Dethklok- Living in Question- Tracer
Metalocalypse: Dethklok Dethalbum III
Adult Swim/Williams Street
The members of Dethklok as portrayed in Adult Swim's animated series Metalocalypse are pretty goofy but there's absolutely nothing about their music (made by real life musicians Brendon Small, Gene Hoglan and Bryan Beller) that's hokey or jokey. The cartoon show has been a great way for Dethklok to build a fan base for their Scandinavian-leaning death metal. Small is the band's evil-sounding vocalist and master guitarist, playing speedy runs one moment, grinding away the next and holding it all together with proggy melodic flourishes. Highlights include the appropriately spaced-out metal of "The Galaxy," the spy-informed "Ghostqueen" and the gory "Biological Warfare" where Small growls out lyrics about "rotting innards" and brains that eat themselves away.
Living in Question
Recipes and Remedies
This Hawaii-based hard rock outfit has a penchant for the grunge sound but their 21st-century version of flannel rock also includes lots of harmony vocals. The desperation of the Nirvana-esque "Noose," for example, is tempered a bit by background harmonies that sound like they dropped right off a Beatles album.
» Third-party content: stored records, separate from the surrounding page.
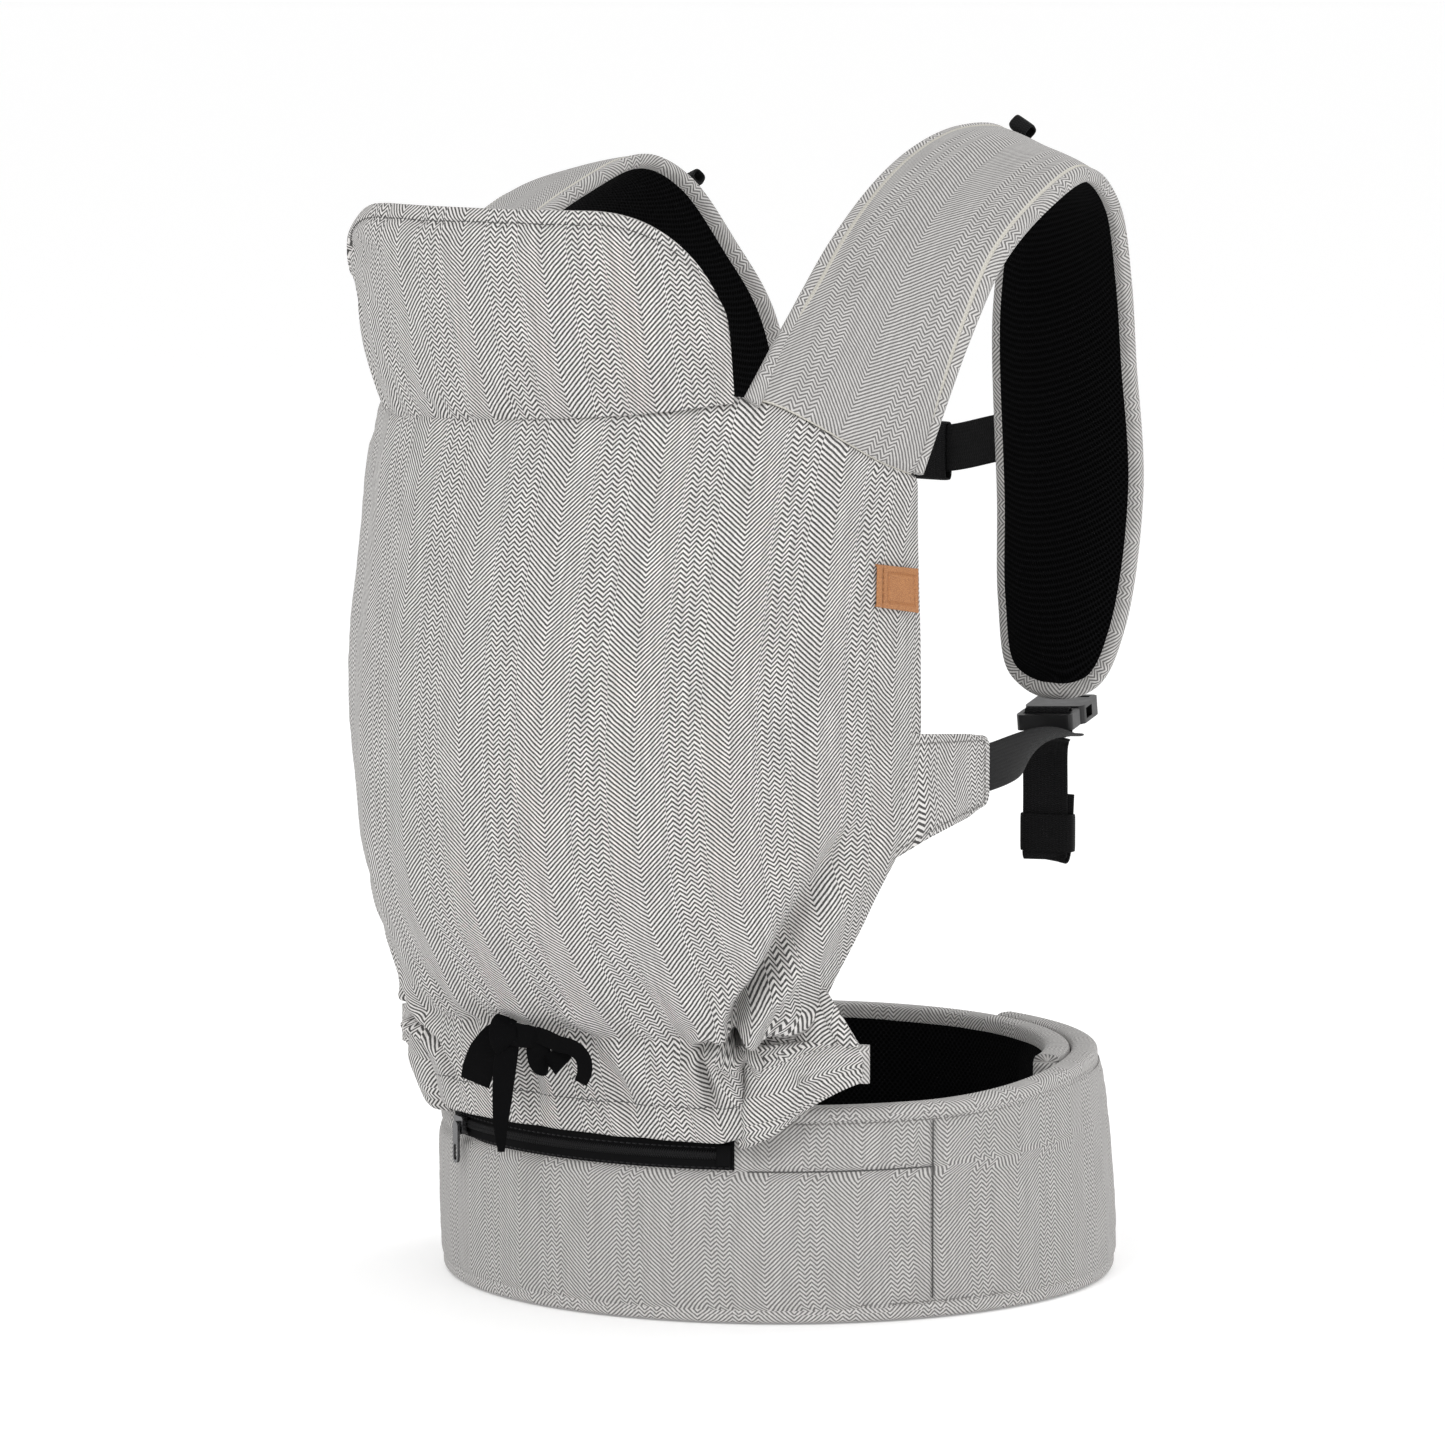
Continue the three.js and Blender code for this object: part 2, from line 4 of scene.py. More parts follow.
import bmesh
import bpy
import numpy as np
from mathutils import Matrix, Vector


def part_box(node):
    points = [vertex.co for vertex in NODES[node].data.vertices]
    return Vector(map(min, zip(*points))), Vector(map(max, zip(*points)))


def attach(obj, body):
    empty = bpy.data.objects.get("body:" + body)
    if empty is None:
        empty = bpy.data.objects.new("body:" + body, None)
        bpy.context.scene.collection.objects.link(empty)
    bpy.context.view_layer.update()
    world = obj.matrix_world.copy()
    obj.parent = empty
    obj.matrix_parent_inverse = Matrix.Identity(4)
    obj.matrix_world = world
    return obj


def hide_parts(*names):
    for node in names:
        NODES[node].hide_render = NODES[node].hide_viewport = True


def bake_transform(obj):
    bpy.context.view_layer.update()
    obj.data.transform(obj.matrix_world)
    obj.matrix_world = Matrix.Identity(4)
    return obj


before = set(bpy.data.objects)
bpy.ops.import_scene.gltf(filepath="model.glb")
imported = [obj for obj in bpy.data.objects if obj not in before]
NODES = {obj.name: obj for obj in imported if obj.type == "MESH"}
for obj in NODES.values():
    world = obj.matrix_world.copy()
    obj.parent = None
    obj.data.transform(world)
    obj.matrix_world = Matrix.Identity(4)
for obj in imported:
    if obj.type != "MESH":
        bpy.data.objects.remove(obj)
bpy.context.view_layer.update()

TAU = 2 * math.pi
UP = np.array([0, 0, 1.0])
WELD = 2e-6                 # metres within which the corners of two patches are one
SETTLE_FRAMES = 20

# ------------------------------------------------------------------ places, read from the frame
# Shapes are worked out in millimetres about the centre of the belt ring, and put in the frame by
# `place`.
BELT_LOW, BELT_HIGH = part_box("belt_cover")
BELT_RADIUS = 500 * (BELT_HIGH.x - BELT_LOW.x)
CENTRE_Y = BELT_LOW.y + BELT_RADIUS / 1000
BELT_HEIGHT = 1000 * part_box("belt_top_binding")[1].z
HEADREST_TOP = 1000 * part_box("headrest")[1].z

BELT_THICKNESS = 12.6
BELT_TUCKED_RADIUS = BELT_RADIUS - 24
BELT_ENDS = (-250, 168)     # degrees from the front, towards +X; the first end is tucked inside

SEAM_FRONT = 462            # height of the panel's top seam at the front
CORNER_ANGLE = 47           # where headrest and strap meet on that seam
# Height, half-width, centre Y and depth of the panel's half-oval sections.
PANEL_STATIONS = np.array([
    (92, 112, -144, 39), (120, 119, -143, 48), (150, 127, -140, 60), (170, 134, -132, 90),
    (206, 147, -118, 131), (244, 158, -105, 155), (303, 165, -94, 170), (350, 165, -94, 168),
    (430, 163, -93, 152), (490, 158, -89, 138),
], float)

CHANNEL = 147               # height of the drawstring's channel round the panel's foot
ZIP_LOW, ZIP_TOP = 80, 97
SEAM_AT = 64                # angle of the belt's upright seams
POCKET_SEAM = 79            # height of the level seam between them
FLAP_TIP = (151.5, -126.5)
CHEST_Y, CHEST_Z = 120, 444

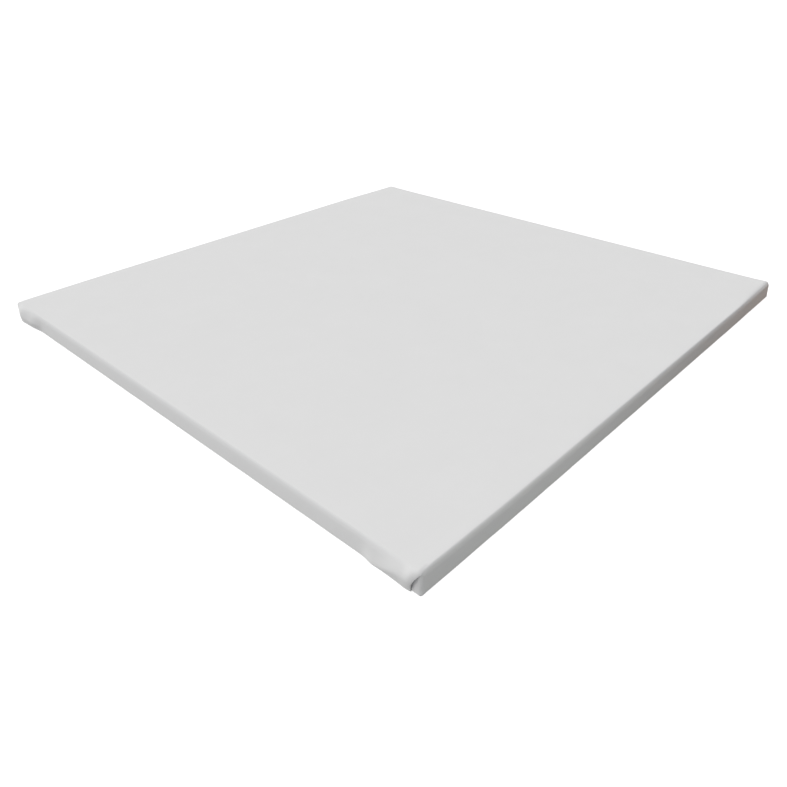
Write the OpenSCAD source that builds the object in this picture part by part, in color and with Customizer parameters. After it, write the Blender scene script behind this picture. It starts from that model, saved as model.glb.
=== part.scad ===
// Stretched canvas on four keyed stretcher bars, lying on its back with the painting face up.
// Millimetres. +Z is towards the painting face, and the origin is under the canvas's centre, on the
// plane that its four folded corners rest on. Each bar is drawn along X with its outer face on y = 0
// and its inner edge at y = bar_w, then turned to its side: south, east, north, west.

/* [Frame] */
// Length of the south and north bars, the nominal width
width = 600; // [300:50:900]
// Length of the east and west bars, the nominal height
height = 600; // [300:50:900]
// Width of a bar, from its outer face to its inner edge
bar_w = 40; // [36:1:50]
// Thickness of a bar at its outer lip
bar_t = 18; // [17:0.5:20]
// Thickness of a bar at its inner edge, lower than the lip so that it never touches the cloth
bar_t_in = 14.4; // [14:0.1:15]

/* [Corner joint] */
// Thickness of the wood behind the rear slot
cheek = 4.5; // [4.4:0.1:5]
// Height of each slot, and so of the tongue and the key in it
slot_t = 3.3; // [3:0.1:3.3]
// How far the keys hold each bar out from a closed mitre
opening = 1; // [0.5:0.1:1.5]
// Run of a key's taper for 1 mm of rise
taper = 7; // [6:1:9]
// How far a key's head stands out of its slot
key_head = 8; // [6:1:12]

/* [Cloth] */
// Thickness of the primed cloth
cloth = 0.6; // [0.4:0.1:0.8]
// How far the cloth reaches inwards over the bars' backs
turnover = 22; // [20:1:24]
// How far a corner's fold reaches along its side
fold_l = 46; // [44:1:50]

/* [Staples] */
// Staples along each bar, not counting those in the corner folds
staples_per_bar = 13; // [5:1:15]
// Outside width of a staple's crown
crown_l = 10.6; // [10:0.2:12]
// Height of a staple from its crown to its points
staple_h = 6; // [5:0.5:6]

/* [Hidden] */

SOUTH = 0;
EAST = 1;
NORTH = 2;
WEST = 3;
LEFT = -1;                      // the end of a bar at its own -X
RIGHT = 1;

gap = 0.05;                     // between pieces that touch
over = 1;                       // how far a cut runs past the face that it opens
fold_t = 2 * cloth;             // what a corner's fold adds to the sheet
bar_z = fold_t + cloth + gap;   // the bars' back faces
face_z = bar_z + bar_t + gap;   // the underside of the painting face
lip_w = 6.4;                    // outer lip that carries the cloth
lip_foot = [lip_w + 2.6, bar_t - 1.6];
edge_r = 4.4;                   // outer front edge, which the cloth turns over
back_r = 0.8;                   // the bar's other edges
arc_steps = 6;

rear_slot_z = bar_z + cheek;
front_slot_z = rear_slot_z + slot_t;
tongue_play = 0.1;              // above and below a tongue
tongue_short = 0.5;             // the tongue's end from the other bar's outer face, mitre closed
tongue_root = 5;                // how far a tongue starts inside its own bar
shoulder_out = 3;               // slot's depth past the closed mitre bar, at the outer face
key_play = 0.15;                // above and below a key
key_tip = 6;                    // from the outer face to the key's tip
key_chamfer = 0.8;

travel = opening - gap;         // how far each bar can move in before its mitres close
wire_t = 0.6;                   // staple wire, through the crown's thickness
wire_w = 1.2;                   // and across the crown
staple_y = 11;                  // crown's centre from the bar's outer face
staple_end = 62;                // outermost staple's centre from the bar's end, clear of the slots
fold_staple_x = [20, 37];       // the two staples in a fold, from the bar's end
hole_play = 0.15;
staple_bend = 0.9;              // outer radius of a staple's shoulders
vertical_r = 1.6;               // the cloth's vertical corner edges
fold_edge_low = 11;             // the fold's free edge, from the corner: at the back
fold_edge_high = 3;             // and at the front
fold_top = face_z - edge_r;     // the fold flattens out where the cloth turns onto the face
pad_l = fold_l - 3;             // the fold's pad on the back, along the side
pad_w = turnover - 1;           // and across it

function bar_length(side) = side % 2 == 0 ? width : height;
function outer_face(side) = (side % 2 == 0 ? height : width) / 2 + opening;
function arc(centre, r, from, to) =
    [for (i = [0:arc_steps]) let (a = from + (to - from) * i / arc_steps) centre + r * [cos(a), sin(a)]];
function shoulder(y) = bar_w + shoulder_out + y / taper;
function staple_xs(side) =
    let (reach = bar_length(side) / 2 - staple_end)
    [for (i = [0:staples_per_bar - 1]) reach * (2 * i / (staples_per_bar - 1) - 1)];
function skew(i, side) = 3.5 * sin(137 * i + 71 * side);

// Puts children on one side of the frame. Their z stays as it is.
module on_side(side) {
    rotate([0, 0, 90 * side]) translate([0, -outer_face(side), 0]) children();
}

// A prism along X from points in y and z.
module along_x(length, points) {
    rotate([90, 0, 90]) linear_extrude(length, center = true) polygon(points);
}

// ---- Stretcher bars ----

// Section of a bar: y runs inwards from the outer face, z up from the back.
function bar_section() = concat(
    arc([back_r, back_r], back_r, 180, 270),
    arc([bar_w - back_r, back_r], back_r, 270, 360),
    arc([bar_w - back_r, bar_t_in - back_r], back_r, 0, 90),
    [lip_foot, [lip_w, bar_t]],
    arc([edge_r, bar_t - edge_r], edge_r, 90, 180)
);

module bar_stock(length) {
    translate([0, 0, bar_z]) along_x(length + 2 * over, bar_section());
}

// Plan of the mitred bar, run past both long edges.
module mitred_plan(length) {
    polygon([
        [-length / 2 - over, -over], [length / 2 + over, -over],
        [length / 2 - bar_w - over, bar_w + over], [-length / 2 + bar_w + over, bar_w + over],
    ]);
}

// The slot that takes the other bar's tongue and a key, at one end. Its floor is the sloped shoulder.
module end_slot(length, end, z) {
    translate([0, 0, z]) linear_extrude(slot_t) polygon([
        [end * (length / 2 + over), -over], [end * (length / 2 - shoulder(-over)), -over],
        [end * (length / 2 - shoulder(bar_w + over)), bar_w + over],
        [end * (length / 2 + over), bar_w + over],
    ]);
}

// The square-ended tongue that fills the other bar's slot.
module end_tongue(length, end, z) {
    root = length / 2 - bar_w - tongue_root;
    tip = length / 2 - tongue_short;
    intersection() {
        bar_stock(length);
        translate([0, 0, z + tongue_play]) linear_extrude(slot_t - 2 * tongue_play)
            polygon([
                [end * root, -over], [end * tip, -over], [end * tip, bar_w + over], [end * root, bar_w + over],
            ]);
    }
}

// One bar. All four are alike: a rear slot and front tongue at the left, the reverse at the right.
module stretcher(side) {
    length = bar_length(side);
    color("burlywood") on_side(side) {
        difference() {
            intersection() {
                bar_stock(length);
                linear_extrude(bar_z + bar_t + over) mitred_plan(length);
            }
            end_slot(length, LEFT, rear_slot_z);
            end_slot(length, RIGHT, front_slot_z);
        }
        end_tongue(length, RIGHT, rear_slot_z);
        end_tongue(length, LEFT, front_slot_z);
    }
}

// ---- Corner keys ----

// A tapered key between the slot's sloped shoulder and the other bar's tongue.
module key(side, end, z) {
    straight = bar_w - opening + gap;
    head = bar_w + key_head;
    tip_side = shoulder(key_tip) - gap;
    color("tan") on_side(side) translate([end * bar_length(side) / 2, 0, z + key_play])
        linear_extrude(slot_t - 2 * key_play) scale([-end, 1]) polygon([
            [straight + key_chamfer, key_tip], [tip_side - key_chamfer, key_tip],
            [shoulder(key_tip + key_chamfer) - gap, key_tip + key_chamfer],
            [shoulder(head) - gap, head], [straight, head], [straight, key_tip + key_chamfer],
        ]);
}

// ---- Staples ----

// Side view of a staple, crown down: rounded shoulders and chisel points.
function staple_outline() =
    let (h = crown_l / 2, r = staple_bend, point = staple_h - 2 * wire_t)
    concat(
        arc([-h + r, r], r, 180, 270), arc([h - r, r], r, 270, 360),
        [[h, staple_h], [h - wire_t, point], [h - wire_t, wire_t], [-h + wire_t, wire_t],
         [-h + wire_t, point], [-h, staple_h]]
    );

module staple() {
    rotate([90, 0, 0]) linear_extrude(wire_w, center = true) polygon(staple_outline());
}

// The row of staples along a bar. Their crowns stand on the turned-over cloth.
module staple_row(side) {
    xs = staple_xs(side);
    color("silver") on_side(side) for (i = [0:len(xs) - 1])
        translate([xs[i], staple_y, fold_t - gap - wire_t]) rotate([0, 0, skew(i, side)]) staple();
}

// The two staples through a corner's fold. Their crowns are driven flush with it.
module fold_staples(side, end) {
    color("silver") on_side(side) for (x = fold_staple_x)
        translate([end * (bar_length(side) / 2 - x), staple_y, gap]) staple();
}

// ---- Canvas ----

// Section of a box with rounded lower and upper edges, h half wide.
function sheet_section(h, low, high, low_r, high_r) = concat(
    arc([-h + low_r, low + low_r], low_r, 180, 270),
    arc([h - low_r, low + low_r], low_r, 270, 360),
    arc([h - high_r, high - high_r], high_r, 0, 90),
    arc([-h + high_r, high - high_r], high_r, 90, 180)
);

// A box around the frame, grown by g from the bars' faces, with the bars' edge radii grown to match.
module wrap_box(g) {
    x = outer_face(EAST) + g;
    y = outer_face(SOUTH) + g;
    r = vertical_r - cloth - gap + g;
    section = function (h) sheet_section(h, bar_z - g, bar_z + bar_t + g, back_r + g, edge_r + g);
    intersection() {
        along_x(2 * x + 2 * over, section(y));
        rotate([0, 0, 90]) along_x(2 * y + 2 * over, section(x));
        linear_extrude(face_z + 2 * over) polygon(concat(
            arc([-x + r, -y + r], r, 180, 270), arc([x - r, -y + r], r, 270, 360),
            arc([x - r, y - r], r, 0, 90), arc([-x + r, y - r], r, 90, 180)
        ));
    }
}

// The folded cloth at one end of an east or west side: a wedge on the side and a pad on the back.
module corner_fold(side, end) {
    skin = -gap - cloth;
    root = skin + cloth / 2;
    plan = [[0, root], [fold_l, root], [fold_l, skin], [fold_edge_low, skin - fold_t], [0, skin - fold_t]];
    free_edge = [
        for (i = [0:arc_steps]) let (s = i / arc_steps)
            [fold_edge_low + (fold_edge_high - fold_edge_low) * s * s, fold_top * s]
    ];
    on_side(side) translate([end * (outer_face(side + 1) + gap + cloth), 0, 0]) scale([-end, 1, 1]) {
        intersection() {
            linear_extrude(face_z) polygon(plan);
            translate([0, over, 0]) rotate([90, 0, 0]) linear_extrude(fold_t + 3 * over) polygon(concat(
                free_edge, [[fold_l + over, fold_top], [fold_l + over, fold_t], [pad_l, fold_t], [pad_l, 0]]
            ));
        }
        linear_extrude(fold_t + cloth / 2) polygon([
            [fold_edge_low, root], [pad_w, pad_w], [pad_l, pad_w], [pad_l, root],
        ]);
    }
}

// Slots in the cloth for one staple's legs, long enough for the bar's travel.
module leg_slots() {
    for (end = [LEFT, RIGHT]) translate([end * (crown_l - wire_t) / 2, travel / 2, 0])
        linear_extrude(2 * bar_z, center = true)
            square([wire_t + 2 * hole_play, wire_w + travel + 2 * hole_play], center = true);
}

module staple_row_slots(side) {
    xs = staple_xs(side);
    on_side(side) for (i = [0:len(xs) - 1])
        translate([xs[i], staple_y, 0]) rotate([0, 0, skew(i, side)]) leg_slots();
}

// The pockets that a fold's staples are driven flush into, for their crowns and legs.
module fold_staple_pockets(side, end) {
    on_side(side) for (x = fold_staple_x) translate([end * (bar_length(side) / 2 - x), staple_y, 0]) {
        leg_slots();
        translate([0, travel / 2, 0]) linear_extrude(2 * (wire_t + 2 * gap), center = true)
            square([crown_l + 2 * hole_play, wire_w + travel + 2 * hole_play], center = true);
    }
}

// The cloth: painting face, four sides and the turned-over edge, open at the back.
module canvas() {
    back = [2 * (outer_face(EAST) - turnover), 2 * (outer_face(SOUTH) - turnover), 2 * bar_z];
    color("whitesmoke") difference() {
        union() {
            difference() {
                wrap_box(gap + cloth);
                wrap_box(gap);
                cube(back, center = true);
            }
            for (side = [EAST, WEST], end = [LEFT, RIGHT]) corner_fold(side, end);
        }
        for (side = [SOUTH:WEST]) staple_row_slots(side);
        for (side = [EAST, WEST], end = [LEFT, RIGHT]) fold_staple_pockets(side, end);
    }
}

canvas();
stretcher(SOUTH);  // stretcher_south
stretcher(EAST);  // stretcher_east
stretcher(NORTH);  // stretcher_north
stretcher(WEST);  // stretcher_west
key(SOUTH, LEFT, rear_slot_z);  // key_sw_rear
key(EAST, LEFT, rear_slot_z);  // key_se_rear
key(NORTH, LEFT, rear_slot_z);  // key_ne_rear
key(WEST, LEFT, rear_slot_z);  // key_nw_rear
key(WEST, RIGHT, front_slot_z);  // key_sw_front
key(SOUTH, RIGHT, front_slot_z);  // key_se_front
key(EAST, RIGHT, front_slot_z);  // key_ne_front
key(NORTH, RIGHT, front_slot_z);  // key_nw_front
staple_row(SOUTH);  // staples_south
staple_row(EAST);  // staples_east
staple_row(NORTH);  // staples_north
staple_row(WEST);  // staples_west
fold_staples(WEST, RIGHT);  // fold_staples_sw
fold_staples(EAST, LEFT);  // fold_staples_se
fold_staples(EAST, RIGHT);  // fold_staples_ne
fold_staples(WEST, LEFT);  // fold_staples_nw
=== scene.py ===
import math
import random
from collections import namedtuple

import bmesh
import bpy
from mathutils import Matrix, Vector, noise


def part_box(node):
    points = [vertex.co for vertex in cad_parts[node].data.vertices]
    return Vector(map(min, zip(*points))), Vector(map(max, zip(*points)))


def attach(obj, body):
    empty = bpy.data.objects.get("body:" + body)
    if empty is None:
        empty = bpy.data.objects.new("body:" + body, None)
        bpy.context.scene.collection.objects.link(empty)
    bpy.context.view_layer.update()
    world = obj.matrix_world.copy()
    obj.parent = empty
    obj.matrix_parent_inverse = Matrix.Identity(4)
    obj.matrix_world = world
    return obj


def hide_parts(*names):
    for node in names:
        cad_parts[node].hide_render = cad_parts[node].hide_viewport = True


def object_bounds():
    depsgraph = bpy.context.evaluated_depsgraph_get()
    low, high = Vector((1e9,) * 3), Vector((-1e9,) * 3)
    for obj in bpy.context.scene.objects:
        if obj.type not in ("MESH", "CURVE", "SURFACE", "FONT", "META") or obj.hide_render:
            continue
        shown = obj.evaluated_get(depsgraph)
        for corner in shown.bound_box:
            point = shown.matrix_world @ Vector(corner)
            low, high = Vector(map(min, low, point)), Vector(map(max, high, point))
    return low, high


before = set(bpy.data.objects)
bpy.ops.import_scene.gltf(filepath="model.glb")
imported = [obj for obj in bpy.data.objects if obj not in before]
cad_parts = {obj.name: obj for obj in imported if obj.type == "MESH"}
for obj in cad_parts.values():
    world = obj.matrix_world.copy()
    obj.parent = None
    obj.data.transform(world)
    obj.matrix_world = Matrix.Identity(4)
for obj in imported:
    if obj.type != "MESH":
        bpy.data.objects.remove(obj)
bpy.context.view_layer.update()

# A blank stretched canvas. Metres, in the frame's own coordinates: +Z out of the painting face.
# The bars, keys and staples are the frame's own solids with new materials. The cloth is built here from
# finished meshes: the sheet over the bars, and the corner folds that lie on it.

MM = 0.001
SIDES = ("south", "east", "north", "west")
CORNERS = {"sw": (-1, -1), "se": (1, -1), "ne": (1, 1), "nw": (-1, 1)}

# ---- Sizes, from the frame ----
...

Lead singer Glynn Motoishi has a sweetness to his voice that's really audible on songs like "Gravity," a masterpiece that would have been a major hit in the grunge era and represents right now something for Living in Question that makes them really stand out from the pack. There are 13 tracks on Recipes and Remedies and fully half of them could easily garner significant airplay at hard rock radio and most of the others could chart at mainstream radio. You can get an autographed copy here.
Spaces in Between
If you can imagine a mash-up of the Cult and the Scorpions you have a pretty good idea what "Too Much," the lead track from Spaces in Between sounds like. The Australian band was formed out of the ashes of a blues band though and you can hear in songs like "Louder Than This" a similarity to blues-informed rock the way it was played in the '70s by groups like Foghat. The catchy "Devil Ride" sounds like something the Foo Fighters might do and the album closes out on an extremely strong note with the spooky southern rocker "Won't Let it Die (Run Mary)." Many fans will want to see this band live after hearing this effort and they'll soon have a chance as Tracer embarks on their debut American tour this November.